La crisi geopolitica e tecnologica

L’economista Wolfgang Münchau ha scritto che la crisi tedesca è di natura geopolitica e tecnologica: «Le sue principali industrie sfornano automobili a benzina, prodotti chimici e di ingegneria meccanica». E il Paese è rimasto indietro sulla rivoluzione digitale e fatica a stare al passo con la transizione verde. 
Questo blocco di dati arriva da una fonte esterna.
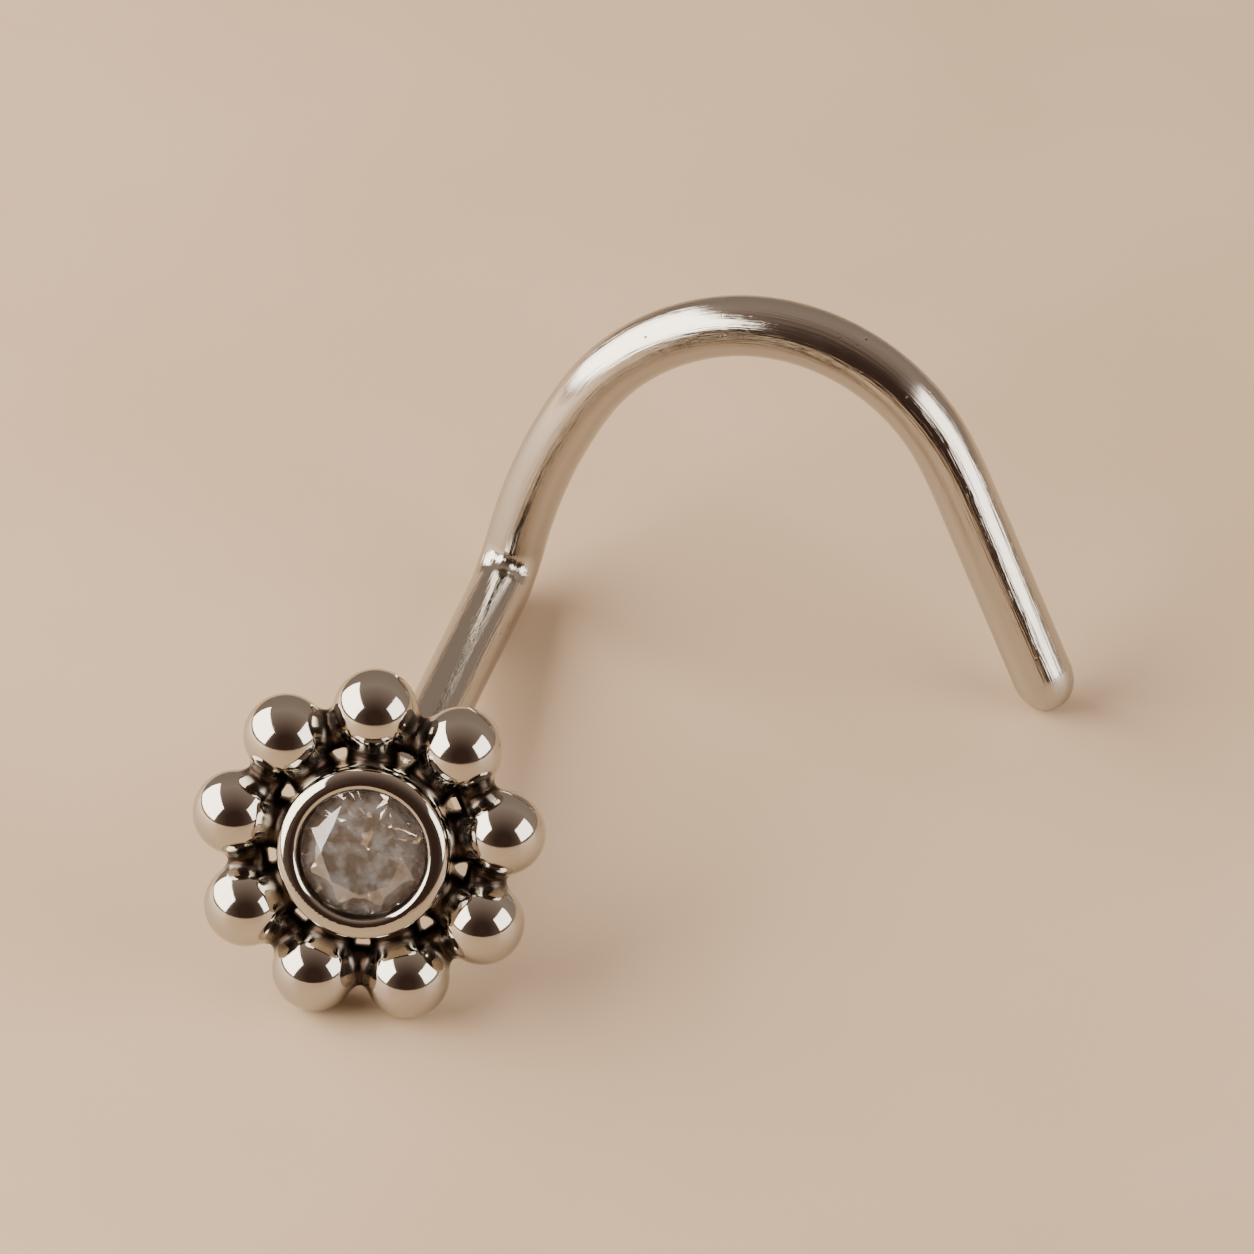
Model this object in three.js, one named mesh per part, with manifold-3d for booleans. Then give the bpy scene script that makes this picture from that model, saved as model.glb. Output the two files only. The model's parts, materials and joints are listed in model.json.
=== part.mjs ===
// Beaded nose stud of the screw kind: a flower head of nine balls round a bezel-set stone, on a
// straight wire post that turns up at an elbow into an open hook. Millimetres, +Z up. The stud lies
// as it comes to rest: on its two lowest balls, the elbow and the end of the hook.
import * as THREE from "three";
import { ConvexGeometry } from "three/addons/geometries/ConvexGeometry.js";
import { mergeVertices } from "three/addons/utils/BufferGeometryUtils.js";
import Module from "manifold-3d";

const wasm = await Module();
wasm.setup();

// ---- driving dimensions ----
const WIRE_DIAMETER = 0.8; // 20 gauge body-jewellery wire
const BEAD_COUNT = 9;
const BEAD_DIAMETER = 1.08;
const BEAD_RING_RADIUS = 1.74;
const BEZEL_DIAMETER = 2.2;
const BEZEL_TOP = 0.7; // rim above the plane of the ball centres
const BEZEL_BACK = 0.75; // flat back below that plane
const OPENING_DIAMETER = 1.6;
const STONE_DIAMETER = 1.86;
const SEAT_GAP = 0.03;
const GIRDLE_TOP = 0.34;
const GIRDLE_BOTTOM = 0.31;
const TABLE_SHARE = 0.56; // of the stone's radius
const STAR_SHARE = 0.78; // of the radius, where the star facets end
const LOWER_SHARE = 0.24; // of the radius, where the lower pavilion facets begin
const CROWN_SHARE = 0.15; // crown height, of the stone's diameter
const PAVILION_SHARE = 0.42; // pavilion depth, of the stone's diameter
const BEZEL_EDGE = 0.14; // rounding of the bezel's outer edges
const LIP_EDGE = 0.08; // rounding of the lip round the stone
const NECK_OVERLAP = 0.1; // how far the solder reaches into the bezel's wall
const BEAD_NECK_DIAMETER = 0.5; // solder between neighbouring balls
const BEZEL_NECK_DIAMETER = 0.6; // solder between a ball and the bezel

// how the head stands: its axis points up by HEAD_LEAN and is turned a little aside
const HEAD_LEAN = 28;
const HEAD_TURN = 7;

// the wire, from the flat back of the head
const ROOT_RUN = 0.8; // square off the back as far as the bend's corner
const ROOT_BEND_RADIUS = 3.0;
const POST_LENGTH = 6.62; // from the corner of that bend to the corner of the elbow
const POST_SWING = 13.4; // degrees aside, seen from above
const ELBOW_RADIUS = 0.6;
const HOOK_HEADING = -18.4; // direction from the elbow to the tip, seen from above
const HOOK_LEAN = 9.0; // the hook's plane off upright
const LEG_START = 79.0; // rise of the hook where it leaves the elbow
const HOOK_ARCS = [
  { length: 3.03, turn: 18.2 },
  { length: 2.38, turn: 43.3 },
  { length: 3.59, turn: 75.9 },
];
const TAIL_ARC = { length: 0.6, turn: 5.1 }; // eases into the tail's straight run down to the floor
const TIP_HEIGHT = 0.5; // rounded end beyond the plain wire
const TIP_FULLNESS = 0.8; // 1 is a plain ellipse, less is blunter
const TIP_OVERLAP = 0.05; // how far the rounded end reaches back into the wire

// fineness of the faceted solids
const WIRE_SIDES = 12;
const WIRE_STEP = 0.2;
const BEAD_SIDES = 14;
const LATHE_SIDES = 32;
const NECK_SIDES = 8;
const TIP_ROWS = 6;
const FALL_PASSES = 20; // rounds that settle the post's slope

const radians = THREE.MathUtils.degToRad;
const wireRadius = WIRE_DIAMETER / 2;
const beadRadius = BEAD_DIAMETER / 2;
const up = new THREE.Vector3(0, 0, 1);

// ---- solids ----
function toSolid(geometry) {
  const bare = geometry.index ? geometry.toNonIndexed() : geometry.clone();
  bare.deleteAttribute("normal");
  bare.deleteAttribute("uv");
  const merged = mergeVertices(bare, 1e-5);
  const mesh = new wasm.Mesh({
    numProp: 3,
    vertProperties: Float32Array.from(merged.attributes.position.array),
    triVerts: Uint32Array.from(merged.index.array),
  });
  return new wasm.Manifold(mesh);
}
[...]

Le filiere di rifornimento

Le sue filiere di rifornimento sono legate a Cina e Russia. Sta pagando più di tutti lo scotto della crisi innescata dalla guerra in Ucraina. Sempre più imprese hanno dichiarato il fallimento nel Paese. L’ultimo caso è quello della Galeria Karstadt Kaufhof. La società ha presentato istanza di fallimento presso il tribunale distrettuale di Essen. L’obiettivo è avere una procedura concorsuale e non una ristrutturazione autogestita come avvenuto per Signa. A inizio 2024 anche il produttore di borse Bree, con sede ad Amburgo, aveva dichiarato bancarotta.

La crisi politica

Per il cancelliere Scholz sono stati mesi difficili e ora si va ad elezioni. I cittadini si recheranno alle urne il prossimo 23 febbraio per rinnovare il Bundestag e il governo. E per la prima volta nella sua storia, l’ultradestra di AfD ha nominato un candidato alla cancelleria, la co-presidente del partito Alice Weidel. D’altronde il 2024 era iniziato all’insegna degli scioperi. Hanno protestato i contadini che sono tornati con i trattori sotto la porta di Brandeburgo, chiedendo che vengano ripristinate le sovvenzioni al gasolio. Hanno protestato i camionisti. Si sono fermati per giorni anche i macchinisti dei treni. La Miele, fabbrica di elettrodomestici d’alta gamma, ha mandato a casa 2.700 operai. La Michelin si ridimensionerà di un terzo nel 2025. Continental Ag a luglio ha abbandonato uno stabilimento che crea sistemi di sicurezza e freni. La Gea, che costruisce macchinari dall’Ottocento, andrà a produrre le pompe di calore in Polonia. E poi il caso Volkswagen, la più grande crisi per il produttore di auto dall’anno della sua fondazione.